Biographical details
- Born: July 10, 1920 Wadley, Georgia, U.S.
- Died: November 21, 2005 (aged 85) Danville, Pennsylvania, U.S.

Playing career
- 1941–1942: Ohio State
- 1946–1947: Michigan
- Position: Center

Coaching career (HC unless noted)
- 1948–1953: Michigan (assistant)
- 1954–1979: Penn State (defensive line)

Administrative career (AD unless noted)
- 1980–1982: Penn State (assistant AD)

Accomplishments and honors

Championships
- 1942 Ohio State Buckeyes (player); 1947 Michigan Wolverines (player); 1948 Michigan Wolverines (assistant coach);

Awards
- Second-team All-American (1947); 1948 College All-Star Game;

= J. T. White =

American football player and coach (1920–2005)

John T. White (July 10, 1920 – November 21, 2005) was an American college football assistant coach, and a second-team 1947 College Football All-American center who played for national championship teams at both the University of Michigan and Ohio State University. White also played basketball for the Ohio State Buckeyes men's basketball team. Although White was drafted to play professional football, he chose to pursue a career as an assistant football coach for both the Michigan Wolverines and Penn State Nittany Lions football teams. He served as an assistant coach for a national champion at Michigan and three undefeated and untied seasons at Penn State. White served in the United States Army during World War II causing a break in his collegiate education.

==Personal==
White was born in Wadley, Georgia and raised in River Rouge, Michigan. White earned his bachelor's degree in education from Michigan in 1948. He earned his master's degree in education at Michigan. White married the former Verna McQueen, and they had one son, Brian. Verna and White were married for 53 years before she died at 75 in October 1997 of emphysema.

==Athletic career==
At River Rouge High School he played baseball, basketball and football before attending Ohio State. In 1942, he lettered in both basketball and football at Ohio State as a sophomore. He was a player for national champions on both the 1942 Ohio State Buckeyes football team and the 1947 Michigan Wolverines football team. He is one of only three players (along with Justin Boren and Howard Yerges) to have played for the football teams of both Michigan and Ohio State; this low number can be attributed to the strong rivalry between the two schools.

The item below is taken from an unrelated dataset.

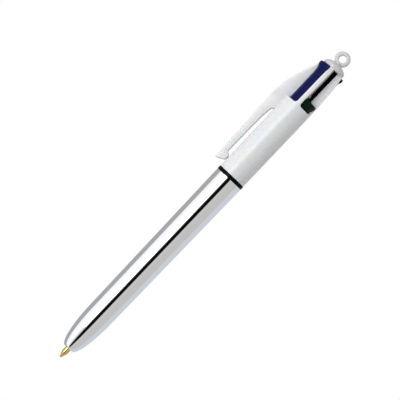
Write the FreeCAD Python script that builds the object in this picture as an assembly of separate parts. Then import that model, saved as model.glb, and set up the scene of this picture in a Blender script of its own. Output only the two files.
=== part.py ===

White matriculated at Ohio State University, where he earned a varsity letter playing for Paul Brown's 1942 team. White played at Ohio State for two years. He served in the United States Army from 1943 to 1945 during World War II and lettered two years for Fritz Crisler's Michigan teams. His younger brother, Paul was captain at Michigan when White transferred. J. T. was the starting center for the 1946 and 1947 teams. The Football Writers Association of America named him as their second-team All-American center for the 1947 college football season. White played in the 1948 College All-Star Game, and he was drafted by two pro teams: the Detroit Lions with the first pick of the 21st round (186th overall) in the 1947 NFL draft and the Brooklyn Dodgers of the All-America Football Conference.

==Coaching career==
He chose to join Bennie Oosterbaan's Michigan coaching staff for six years (1948-53), including the national champion 1948 Michigan Wolverines football team. Then, for 26 seasons, from 1954 through 1979, J.T. was a defensive line coach at Penn State, first under Rip Engle and then under Joe Paterno, who took over in 1966. When White moved to Penn State to work for Engle, the staff included Paterno, Earle Bruce, Sever Toretti, Jim O'Hora and Jim Patrick. His tenure on the staff included three undefeated and untied seasons (1968, 1969 and 1973). Subsequently, from 1980-1982, he served as assistant to the Penn State Athletic Director.